Let’s consider an interesting question here – why DOES the casino always win?
To understand why a casino always wins, we have to understand a term called...
The House Edge
The "house edge" is the casino's average profit from a player's bet. For example, in Roulette, the house edge is about 5%. That means for every $100 bet, the casino keeps $5 as profit, and returns the other $95 to the players as winnings, on average.
If all the roulette players in a casino collectively wager $10 million on a Saturday evening, the casino expects to pay back around $9.5 million as winnings and keep around $500,000 as profit.
In Baccarat, the house edge is “only” 1.2%. This means that on average, the casino keeps $1.20 for itself and pays out $98.80 out of every $100 wagered. It seems like a good deal for the player – or does it?
On the average, Baccarat plays at a rate of 60 hands per hour, or 1 every minute.
Simply because of this, even a small house edge, like 1.2%, means that you can expect to lose half your money after 1 hour of play, 75% after 2 hours, 90% after 3 hours and 95% after 4 hours - a stunning result.
This is the casino’s secret: to keep you playing LONG ENOUGH; because the longer you play, the closer you get to losing everything. That's another way of saying that the casino always wins in the long run.
Now we understand why all casinos try to give you an “Alice in Wonderland playing experience” complete with free flow of drinks and sandwiches. No prizes for guessing why it’s also impossible to find windows or clocks in the casino. Why would you want to keep track of time when you’re having a ball placing your bets?
Let’s draw a parallel to trading here. Is it possible to gain a “house edge” over the financial markets?
The answer, is an emphatic yes.
As a trader, I have found that 2 keys above all else, give me a “house edge” – Consistency and Discipline.
The importance of Consistency
The best traders typically are the most consistent ones. Consistency here refers to a few scenarios:
1) Limiting your risk
Great traders never risk more than 1-3% of their capital per trade. I just can’t over-emphasize the importance of this rule. As the trading colloquial goes “Amateur traders are concerned with how much they can make; professional traders are concerned with how much they will lose.”
Inconsistency creeps in when a trader takes on different levels of risk for different trades in Forex market without understanding the consequences. This mostly occurs after a trader experiences a string of losses; and packs on the risk to “make up for past losses.”
2) Trust the markets
Many traders take or pass on trades based on “feeling” or “intuition.” This can be very hazardous. When a trade doesn’t fit all your trading criteria, don’t take it. When it does, take it. I have come to find that the latter is in fact, the more difficult one to follow. Sometimes even when all the criteria fits for us to take a trade, we pass it up because we “had a bad feeling.”

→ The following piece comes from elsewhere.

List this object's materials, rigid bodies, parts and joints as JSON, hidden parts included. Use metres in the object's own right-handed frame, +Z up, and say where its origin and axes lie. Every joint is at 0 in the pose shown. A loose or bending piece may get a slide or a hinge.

Remember, to have the “house edge” working for you, you have to have the odds in your favour and allow it to play out in the long run. The best application of this principle is to NOT pass on a trade when it fits ALL your criteria.
This rule becomes all the more important to aspiring traders who decide to “abandon” a trading plan and conclude that trading is “risky” after a couple of negative results.
Do not trust your gut – trust the markets.
The Importance of Discipline
Discipline is the hallmark of every great achiever, so why should it be any different when it comes to trading? Discipline in trading takes many forms, but we will explore the more important ones here:
1) Place a stop immediately after entering a trade
As simple as this sounds, I’m willing to bet (no pun intended) that not many traders follow this one simple rule. Traders get lazy and convince themselves that placing a stop immediately is not as important as “catching the right price.”
Variations of this bad habit include loosening a stop or “doubling-down,” which is to trigger ANOTHER trade when the trade is not going in your favour.
This can be an “addictive” habit especially if a trader flukes a win when doing this. The trader’s downfall eventually comes when a trade is doubled-down to an extent that it never recovers.
2) Mis-timed entries and exits
As humans, we are basically motivated by “fear of loss” and “hope of gain.” We see this trait playing out in trading when traders try to “chase the price.” In trading, the basic rule is to let our profits run and cut our losses short. However, because of our nature, many of us tend to cut our profits short and let our losses run.
Remember that much of successful trading is counter-intuitive. We must exercise discipline at all times so that we never deviate from our original plan of entries and exits.
Ever wondered why casino owners like Steve Wynn, Stanley Ho and Sheldon Adelson are billionaires? That’s because they fully understand the secret of the “house edge” and never deviate from their “trading plan.”
As traders, we need to do the same. With consistency and discipline as our “house edge”, we can firmly stack the odds in our favour and emerge the ultimate winner in the long-term.
Be the casino - because the casino ALWAYS WINS.